As fires continue to be suppressed throughout eastern North America, oak forests are being replaced by more shade-tolerant, mesophytic species, such as the maples (Lorimer 1984, Pallardy et al. 1988, Hix and Lorimer 1991, Abrams 1992, 1998). Where fires have been absent, oak forests have increased in structural complexity, and this has been accompanied by the growth of a midstory of shade-tolerant trees and an understory dominated by shade-tolerant shrubs and advance reproduction. In the heavy shade, large oak advance reproduction is unable to develop, and other species dominate following overstory disturbances. However, on xeric pine sites in the southeastern Coastal Plain succession in the absence of fire is to oaks and other southern hardwoods (Garren 1943, Wright and Bailey 1982).

Although wildland fires are less extensive and less frequent than they were just 60 years ago, humans continue to be the most significant source of wildland fires in eastern North America (Guyette et al. 1999).

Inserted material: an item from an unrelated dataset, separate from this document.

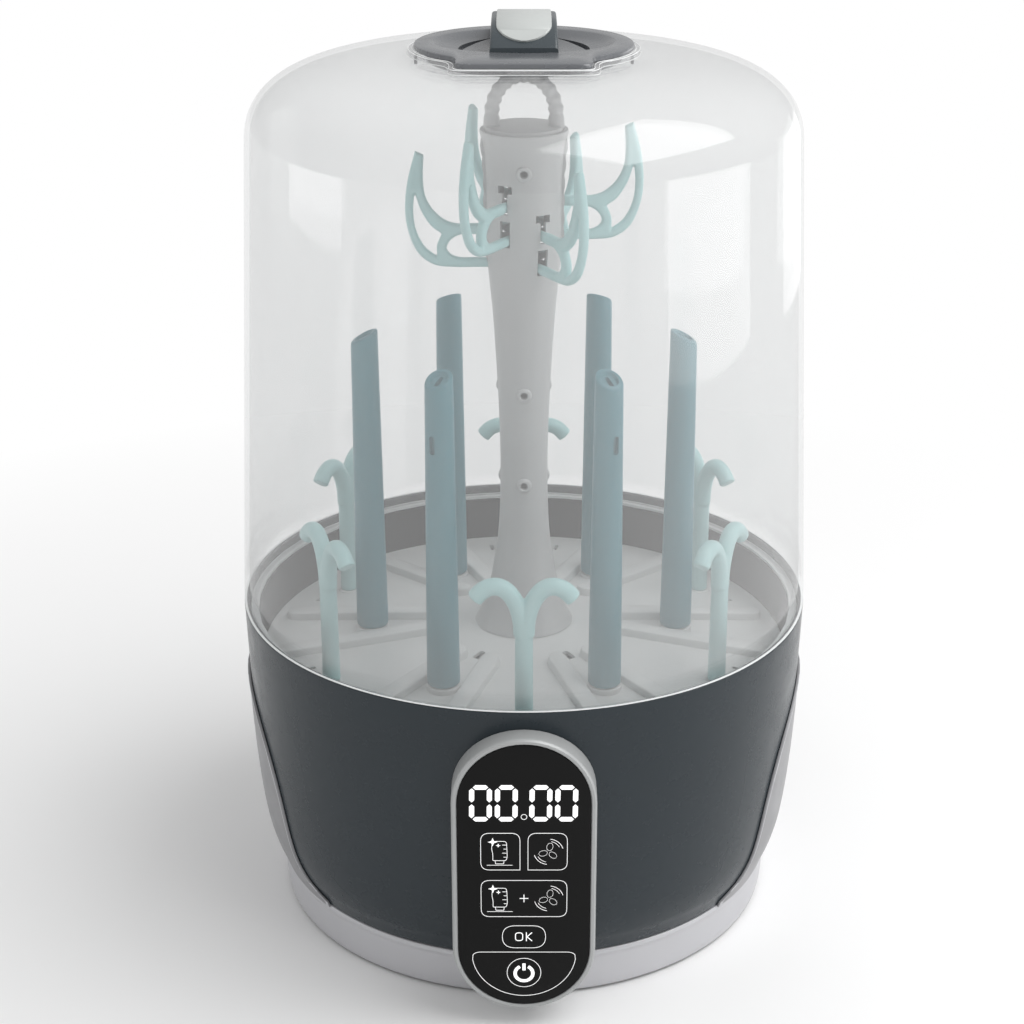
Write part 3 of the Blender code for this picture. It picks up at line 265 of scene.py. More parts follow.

For example, arsonists ignited 47% of all wildland fires that occurred in

Arkansas from 1991 to 1996 (Garner 1999). These fires accounted for 64% of the total acreage of burned wildland. Another 27% of Arkansas's wildland fires were started by humans burning debris. Nationally, arson and debris burning accounted for 74% of wildland fires from 1983 to 1987 (Garner 1999). On the other hand, lightning caused less than 2% of all fires in Arkansas (1991-96) (Westin 1992, Garner 1999). In the East, most lightning occurs during thunderstorms and is accompanied by rain, which reduces the likelihood of fire ignition or spread. Outside the southeasternmost portion of the United States, lighting causes fewer than 5 fires per million acres in eastern North America. Throughout the Mid-Atlantic and Midwest less than 1 fire per million acres results from lightning.